Yes, the current state of South Africa is shocking….
But I would suggest that the current state of South Africa was inevitable, and would have occurred even if Mandela had never lived.
The knee-jerk condemnation of Mandela as the cause of South Africa’s problems, is a typically “right wing” misunderstanding of the story of the political development of South Africa.

Kemp rightly concludes, “no healthy race wants to be ruled by others.” True racial “diversity” should allow each race and nationality to develop their own cultural homelands without succumbing to racial “cleansing” by another group. What’s sauce for the goose is sauce for the gander! Kemp again,

The desire of Africans to rule themselves in their nations, free of white rule, as personified by the life of Mandela, in fact justifies the demand of Europeans to rule themselves in their nations.

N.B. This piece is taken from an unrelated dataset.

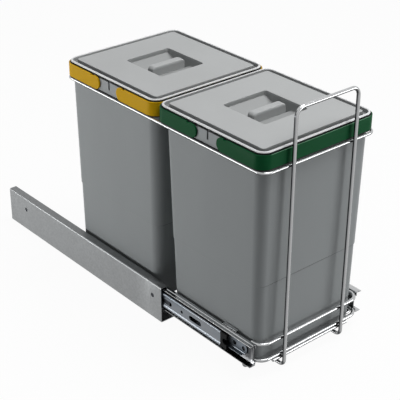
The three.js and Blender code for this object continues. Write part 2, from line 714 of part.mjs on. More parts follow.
// Short cross bar under the lower front wire, behind the legs of the hoop
place(slidingBasket, 'lower_cross_bar', wire([
  [-CROSS_BAR_HALF_LENGTH, -FRONT_WIRE_STANDOFF, crossBarZ],
  [CROSS_BAR_HALF_LENGTH, -FRONT_WIRE_STANDOFF, crossBarZ],
], wireRadius, 0), chromeWire);

// Hoop: top loop, front legs, runners under the basket and rear posts up to the ring
const postTop = RING_Z - ringRadius - SEAT_GAP;
place(slidingBasket, 'hoop_wire', wire([
  [-HOOP_HALF_SPAN, ringRearY, postTop],
  [-HOOP_HALF_SPAN, ringRearY, runnerZ],
  [-HOOP_HALF_SPAN, hoopY, runnerZ],
  [-HOOP_HALF_SPAN, hoopY, HOOP_TOP_Z],
  [HOOP_HALF_SPAN, hoopY, HOOP_TOP_Z],
  [HOOP_HALF_SPAN, hoopY, runnerZ],
  [HOOP_HALF_SPAN, ringRearY, runnerZ],
  [HOOP_HALF_SPAN, ringRearY, postTop],
], wireRadius, [
  0, RUNNER_BEND, RUNNER_BEND, HOOP_TOP_BEND, HOOP_TOP_BEND, RUNNER_BEND, RUNNER_BEND, 0,
]), chromeWire);

// Top ring under the rims of both bins
place(slidingBasket, 'top_ring_wire', closedWire([
  [-ringSideX, ringFrontY, RING_Z],
  [ringSideX, ringFrontY, RING_Z],
  [ringSideX, ringRearY, RING_Z],
  [-ringSideX, ringRearY, RING_Z],
], ringRadius, ringCorner), chromeWire);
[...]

The problem, however, is that cultural, social, and political elites in the West promote multiracialism and multiculturalism as a means of making sure this never happens. The advancement of non-White minority interests overrides the group interests and wellbeing of White majorities in Western nations. In the U.S., minority ethnic lobbies are actively trying to shape changes to immigration policy, which would enhance their political stature as a voting-block coalition and advance their own ethnic agenda at the expense of the White majority’s national agenda. When will a “conservative” politician with the stature of a true statesman, such Enoch Powell, ever break with prevailing political conformities to stand on principle, in the mold of Mandela, and forcefully defend the European identity of their national heritage? And proclaim, “enough is enough!”